An example is Huawei’s purchasing of Russian face recognition company Vocord in 2019. Some of the best tech brainpower in South Korea, meanwhile, happens to be Russian. Huawei has also established a “5G ecosystem innovation center” in Thailand, the first of its type in ASEAN.

In the medium term, Huawei’s strategy for its top-notch smartphones – which use 7-nanometer chips – will be to hand over the business to other Chinese players such as Xiaomi, OPPO and VIVO, collect patent fees and wait for the inevitable Chinese chip breakthrough while continuing production of 5G equipment, for which it has sufficient chips.

Consumers choose phones on September 19 at a Huawei service center in Xuchang city, central China’s Henan Province. Photo: AFP

Huawei’s Harmony OS is considered by these IT experts to be a more efficient system than Android. And it runs on less-demanding chips.

With the expansion of 5G, most of the work on smartphones can be handled by cloud servers. By the end of 2020, at least 300 cities across China will be covered by 5G.

Huawei will be concentrating on the production of desktop computers and digital displays. These desktops will come with a Chinese processor, the Kunpeng 920, and will be run by a Chinese Unified Operating System (UOS).
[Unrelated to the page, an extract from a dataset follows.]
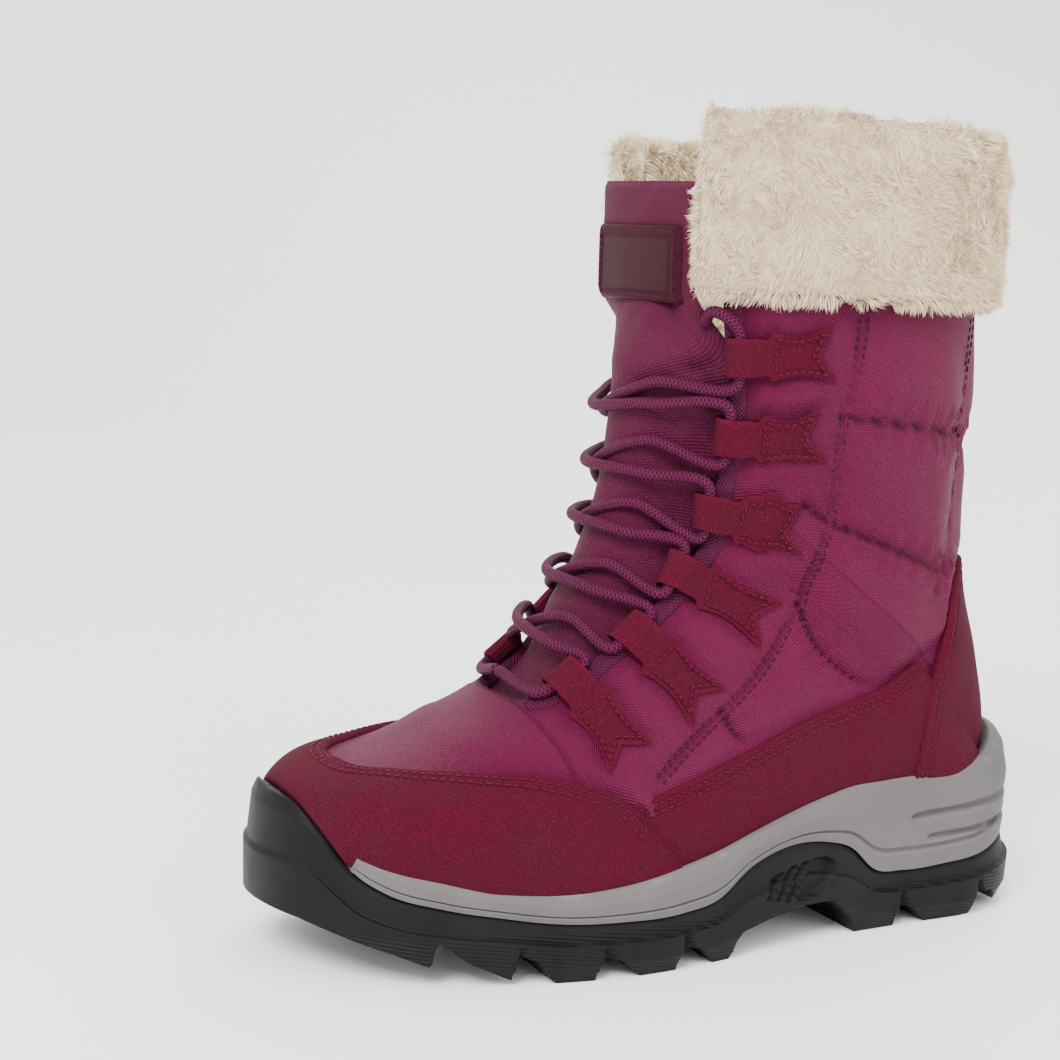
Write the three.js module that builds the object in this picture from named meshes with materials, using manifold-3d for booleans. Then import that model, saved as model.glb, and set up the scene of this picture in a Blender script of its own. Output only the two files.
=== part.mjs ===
// Left snow boot with a fur cuff, standing empty on its sole.
// Millimetres. Toe towards -Y, lateral side towards +X, +Z up.

import * as THREE from "three";
import Module from "manifold-3d";
import { mergeVertices } from "three/addons/utils/BufferGeometryUtils.js";

const wasm = await Module();
wasm.setup();

// Driving sizes
const soleLength = 275;
const ballWidth = 104;
const instepHeight = 96;
const heelHeight = 44.8;
const shaftHeight = 249;
const forefootBed = 24;
const toeSpring = 14;
const outsoleHeight = 18;
const cupDepth = 6;
const lugDepth = 6.5;

// Walls and layers
const upperWall = 3;
const suedeThickness = 1.5;
const insoleThickness = 3;
const tongueThickness = 4;
const patchThickness = 1.4;
const cupWall = 4.6;
const tabThickness = 1.7;
const laceDiameter = 4;
const cuffRise = 12.5;
const cuffDrop = 43.5;
const cuffLap = 15;
const cuffPile = 9.6;

// Clearances
const seatGap = 0.3;
const tabGap = 0.9;
const tabSkin = 0.5;
const laceGap = 0.9;
const tunnelGap = 0.3;
const insoleGap = 0.4;
const liningGap = 0.9;

// Mesh fineness
const columnsPerSide = 10;
const soleStations = 16;
const profileStations = 28;
const profileOver = 0.02;

// A smooth curve through the rows of a table, flat beyond its ends
function curve(stops, values) {
  const count = stops.length;
  const slope = [];
  for (let i = 0; i < count - 1; i += 1) {
    slope.push((values[i + 1] - values[i]) / (stops[i + 1] - stops[i]));
  }
  const tangent = [slope[0]];
  for (let i = 1; i < count - 1; i += 1) {
    const before = stops[i] - stops[i - 1];
    const after = stops[i + 1] - stops[i];
    tangent.push((slope[i - 1] * after + slope[i] * before) / (before + after));
  }
  tangent.push(slope[count - 2]);
  return (at) => {
    const x = Math.min(Math.max(at, stops[0]), stops[count - 1]);
    let i = 0;
    while (i < count - 2 && x > stops[i + 1]) i += 1;
    const width = stops[i + 1] - stops[i];
    const t = (x - stops[i]) / width;
    const u = 1 - t;
    const start = (1 + 2 * t) * u * u * values[i] + t * u * u * width * tangent[i];
    const end = t * t * (3 - 2 * t) * values[i + 1] - t * t * u * width * tangent[i + 1];
    return start + end;
  };
}

// Turns rows into one curve for each named column, over the first column
function table(columns, rows) {
  const stops = rows.map((row) => row[0]);
  const curves = { stops };
  columns.slice(1).forEach((name, k) => {
    curves[name] = curve(stops, rows.map((row) => row[k + 1]));
  });
  return curves;
}

function clamp(value, low, high) {
  return Math.min(Math.max(value, low), high);
}

function mix(a, b, t) {
  return a + (b - a) * t;
}

function smoothstep(low, high, value) {
  const t = clamp((value - low) / (high - low), 0, 1);
  return t * t * (3 - 2 * t);
}

// The sole's outline from toe to heel: half width and sideways shift as shares of the ball width
const outline = table(["at", "half", "shift"], [
  [0, 0.44, -0.05],
  [0.05, 0.438, -0.032],
  [0.1, 0.436, -0.014],
  [0.155, 0.44, 0.002],
  [0.2, 0.45, 0.01],
  [0.26, 0.478, 0.016],
  [0.33, 0.5, 0.022],
  [0.4, 0.497, 0.03],
  [0.47, 0.47, 0.036],
  [0.55, 0.43, 0.034],
  [0.65, 0.391, 0.024],
  [0.75, 0.375, 0.014],
  [0.86, 0.37, 0.004],
  [1, 0.37, 0],
]);

// Heights along the sole. spring is a share of the toe spring, heel of the rise from forefoot to heel,
// cup of the cup's depth, rubber of the outsole's height and bumper of the rim's height, which the
// rubber follows at the toe.
const soleHeights = table(["at", "spring", "heel", "cup", "rubber", "bumper"], [
  [0, 1, 0, 1.5, 2.85, 1.091],
  [0.03, 0.94, 0, 1.3, 2.8, 1.121],
  [0.05, 0.89, 0, 1.1, 2.4, 1.003],
  [0.075, 0.78, 0, 0.9, 1.86, 0.83],
  [0.1, 0.64, 0, 0.72, 1.6, 0.773],
  [0.16, 0.36, 0, 0.65, 1.34, 0.732],
  [0.22, 0.14, 0, 0.67, 1.17, 0.702],
  [0.29, 0, 0, 0.67, 1.02, 0.655],
  [0.36, 0, 0.015, 0.75, 0.98, 0.612],
  [0.437, 0, 0.145, 0.9, 1, 0.555],
  [0.49, 0, 0.275, 1, 1.15, 0.58],
  [0.53, 0, 0.41, 1.05, 1.56, 0.723],
  [0.57, 0, 0.545, 1.1, 1.78, 0.764],
  [0.65, 0, 0.8, 1.13, 1.79, 0.679],
  [0.69, 0, 0.905, 1.12, 1.6, 0.581],
  [0.725, 0, 0.94, 1.05, 1.15, 0.415],
  [0.77, 0, 0.985, 0.98, 1.05, 0.375],
  [0.845, 0, 1, 1, 1.09, 0.386],
  [0.895, 0, 1, 1.45, 1.16, 0.39],
  [0.94, 0, 1, 2.35, 1.3, 0.397],
  [1, 0, 1, 3.2, 1.45, 0.408],
]);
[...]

UOS is a Linux system developed by China’s Union Tech and commissioned by Beijing to – here’s the clincher – replace Microsoft Windows. These desktops will not be sold to the general public and will be equipping China’s provincial and national administrations.

It’s no wonder a steady rumor in IT circles is that the best bet ahead would be to put money in a Chinese chip investment fund, with the expectation of collecting big time when major tech breakthroughs happen before 2025.

Indispensable tech core

Whatever the trials and tribulations of the chip war, the inescapable trend ahead puts China as the indispensable tech core of East Asia, linking ASEAN, Northeast Asia and Eastern Siberia to both Koreas.

This is the hard node of the incoming Regional Comprehensive Economic Partnership (RCEP), the biggest free trade deal in the world which is expected to be signed by the end of 2021.

India has opted for self-exclusion from RCEP, which in geo-economic terms condemns it to a peripheral role as an economic power. Compare it with South Korea, which is boosting its integration with ASEAN and Northeast Asia.  

East Asia’s tech core will be at the heart of a global production chain integrating the very best in science and technology concept development and the very best production specialists scattered around all nodes of the global supply chain.

That’s a natural consequence, among other factors, of East Asia’s patent applications at a multiple of 3.46 times the US rate.

And that brings us to the very special Samsung case. Samsung is increasing its R&D drive to bypass US-branded technologies as soon as possible.

When South Korea’s President Moon Jae-in turbocharges his appeal for the official end of the Korean War, that should be seen in tandem with Samsung eventually reaching a wide-ranging tech cooperation deal with Huawei.

This pincer movement graphically spells out South Korean independence from the American bear hug.

It has not escaped the Beijing leadership’s attention that the emergence of South Korea as a stronger geopolitical and geo-economic actor in East Asia must be inextricably linked to China’s access to its next generation of chips.  

Samsung is making a big play to dominate the emerging logic chip market. Image: AFP

So a crucial geopolitical and geo-economic process to watch in the next few years is how Beijing progressively attracts Seoul to its area of influence as a sort of high-tech tributary power while banking on the future of what would be a Korean Federation.    

This is something that has been discussed every year, at the highest level, at the Eastern Economic Forum in Vladivostok. 

Wang Huiyao of the Beijing-based Center for China and Globalization notes that China and South Korea already have a free trade agreement and “will start the second phase of negotiations to establish a new mechanism for China-South Korea economic cooperation, which is developing fast.”

The next – immensely difficult – step will be to set up a China-Japan free trade mechanism. And then a closer, interconnected China-Japan-South Korea mechanism. RCEP is just the first step. It will be a long sail all the way to 2049. But everyone knows which way the wind is blowin’.